A SATA não é apenas uma empresa com rotas para a Europa e os Estados Unidos. É uma peça fundamental na mobilidade e na economia açoriana. A complexidade da sua operação exige uma gestão detalhada e uma compreensão profunda das especificidades da região, algo que Tavares não demonstra possuir. O que se esperava era um discurso estruturado, que explicasse como pretende melhorar a companhia, quais as sinergias que vê na sua gestão e, sobretudo, quais os benefícios também para os Açores. Nada disso foi apresentado.
Ainda mais intrigante é a aparente falta de interesse do próprio Carlos Tavares em liderar a gestão da SATA Internacional. Para um CEO reconhecido mundialmente, esta posição levanta sérias suspeitas sobre o real objetivo do investimento. Se não há um envolvimento direto, qual é então a motivação? O próprio admite que vê a aviação como um setor estratégico, mas sem detalhar o que o atrai especificamente na SATA. O que sobra é a inevitável suspeita: a SATA será apenas uma peça descartável num plano maior para entrar na privatização da TAP?

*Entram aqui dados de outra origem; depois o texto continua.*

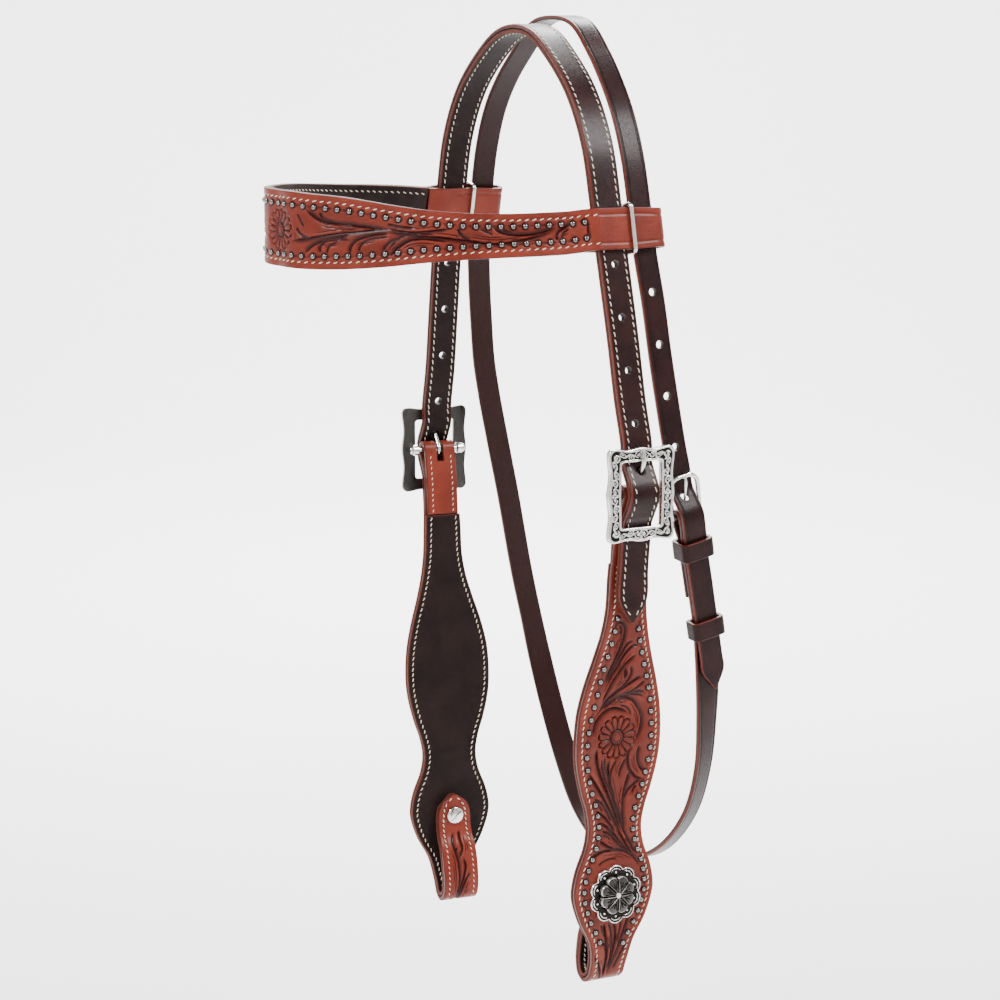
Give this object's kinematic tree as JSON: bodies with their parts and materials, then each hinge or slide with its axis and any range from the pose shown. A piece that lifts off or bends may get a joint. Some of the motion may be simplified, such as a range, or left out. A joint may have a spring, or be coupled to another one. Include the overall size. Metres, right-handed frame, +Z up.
{
  "type": "western headstall",
  "caption": "Western headstall with a shaped browband, tooled cheek pieces on cart buckles, bit loops under conchos and a buckled throatlatch.",
  "frame": {"origin": "the poll: the underside of the crown strap at its highest point, on the horse's middle plane", "axes": "+Z up, -Y the way the browband and the horse's face look, +X the horse's left (near) side, which carries the throatlatch buckle"},
  "size_m": [0.2248, 0.2075, 0.4806],
  "materials": {
    "tooled_leather": "oiled russet leather, floral tooling",
    "dark_leather": "dark oiled latigo leather",
    "lining_leather": "dark matt lining leather",
    "antique_silver": "antiqued engraved silver colour",
    "polished_steel": "polished"
  },
  "bodies": {
    "headpiece": {"crown_strap": "dark_leather", "crown_lining": "lining_leather", "browband_face": "tooled_leather", "browband_lining": "lining_leather", "left_browband_clip": "polished_steel", "right_browband_clip": "polished_steel", "throatlatch_strap": "dark_leather", "throatlatch_buckle_frame": "polished_steel", "throatlatch_upper_keeper": "dark_leather", "left_buckle_frame": "antique_silver", "left_buckle_bar": "polished_steel", "right_buckle_frame": "antique_silver", "right_buckle_bar": "polished_steel"},
    "left_cheek": {"left_cheek_face": "tooled_leather", "left_cheek_lining": "lining_leather", "left_concho": "antique_silver"},
    "right_cheek": {"right_cheek_face": "tooled_leather", "right_cheek_lining": "lining_leather", "right_concho": "antique_silver"},
    "left_screw": {"left_concho_screw": "polished_steel"},
    "right_screw": {"right_concho_screw": "polished_steel"},
    "left_tongue": {"left_buckle_tongue": "polished_steel"},
    "right_tongue": {"right_buckle_tongue": "polished_steel"},
    "throatlatch_tongue": {"throatlatch_buckle_tongue": "polished_steel"},
    "lower_keeper": {"throatlatch_lower_keeper": "dark_leather"}
  },
  "joints": [
    {"name": "left_cheek_swing", "type": "hinge", "parent": "headpiece", "child": "left_cheek", "pos_m": [0.1024, 0.00293, -0.2202], "axis": [-0.0174, 0.9998, 0], "range_deg": [0, 15]},
    {"name": "right_cheek_swing", "type": "hinge", "parent": "headpiece", "child": "right_cheek", "pos_m": [-0.10241, 0.00171, -0.224], "axis": [-0.0698, -0.9976, 0], "range_deg": [0, 15]},
    {"name": "left_screw_turn", "type": "hinge", "parent": "left_cheek", "child": "left_screw", "pos_m": [0.0794, 0.00008, -0.42422], "axis": [0.9998, 0.0174, 0], "continuous": true},
    {"name": "right_screw_turn", "type": "hinge", "parent": "right_cheek", "child": "right_screw", "pos_m": [-0.07942, 0.0001, -0.42398], "axis": [-0.9976, 0.0698, 0], "continuous": true},
    {"name": "left_tongue_lift", "type": "hinge", "parent": "headpiece", "child": "left_tongue", "pos_m": [0.1024, 0.00293, -0.2202], "axis": [-0.0174, 0.9998, 0], "range_deg": [0, 4]},
    {"name": "right_tongue_lift", "type": "hinge", "parent": "headpiece", "child": "right_tongue", "pos_m": [-0.10241, 0.00171, -0.224], "axis": [-0.0698, -0.9976, 0], "range_deg": [0, 4]},
    {"name": "throatlatch_tongue_lift", "type": "hinge", "parent": "headpiece", "child": "throatlatch_tongue", "pos_m": [0.0929, 0.0381, -0.235], "axis": [0, 0.9781, 0.2079], "range_deg": [0, 4]},
    {"name": "lower_keeper_slide", "type": "slide", "parent": "headpiece", "child": "lower_keeper", "axis": [0.0685, -0.2074, 0.9759], "range_m": [-0.005, 0.008]}
  ]
}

A proposta de Tavares para a TAP reforça ainda mais estas dúvidas. Ao sugerir uma estrutura acionista onde o Estado manteria 40%, os trabalhadores 20% e o restante ficaria nas mãos de investidores privados portugueses, Tavares parece querer garantir um lugar na mesa das grandes decisões. E se a SATA for apenas um trampolim para demonstrar credibilidade no setor e posicionar-se como um candidato natural à TAP? A hipótese ganha força quando se percebe que não existe qualquer interesse manifesto em gerir a SATA com uma estratégia sustentável a longo prazo.
Do ponto de vista dos Açores, este cenário é preocupante. Sem um plano concreto para a empresa e sem uma liderança clara, o risco de a SATA ser apenas um instrumento descartável numa jogada maior é demasiado elevado. Para os Açores, o que está em jogo não é apenas a gestão de uma companhia aérea, mas a manutenção de uma ferramenta essencial para o desenvolvimento da região por um lado, e a resolução de um sorvedouro de recursos públicos por outro. Um investidor sem compromisso e sem estratégia pode ser exatamente aquilo que a SATA menos precisa neste momento, e muito menos precisam os Açorianos.
Na hipótese da SATA ser apenas um trampolim para a TAP, os interesses dos Açores em se tornar um verdadeiro hub de passageiros e carga, essencial para alimentar o turismo, a economia regional e as atividades ligadas ao setor aeronáutico, ficam definitivamente comprometidos. Sem um plano claro de integração da companhia no tecido económico da região, esta visão estratégica cai por terra e coloca em causa o futuro da atractividade e da competitividade açoriana.
O histórico recente da SATA obriga a este alerta. Luís Rodrigues, o anterior CEO, usou a companhia como trampolim para voos mais altos, deixando a empresa praticamente na mesma. Prometeu reestruturação, sustentabilidade e privatização, mas saiu antes de concretizar mudanças substanciais, deixando a SATA com os mesmos problemas estruturais. A companhia não pode continuar a ser um mero palco de ambições pessoais, ou pior, enquanto os Açores ficam com as consequências.
A entrevista de Carlos Tavares deveria ter sido uma oportunidade para clarificar intenções e demonstrar um verdadeiro compromisso com a SATA e com os Açores. No entanto, acabou por reforçar a ideia de que este é um investimento feito com outros interesses em mente. Os Açores não podem ser apenas um peão num jogo estratégico para alcançar a TAP. A região merece investidores sérios, preparados e comprometidos, e até ao momento, nada disto ficou demonstrado. Os Açores merecem mais e melhor.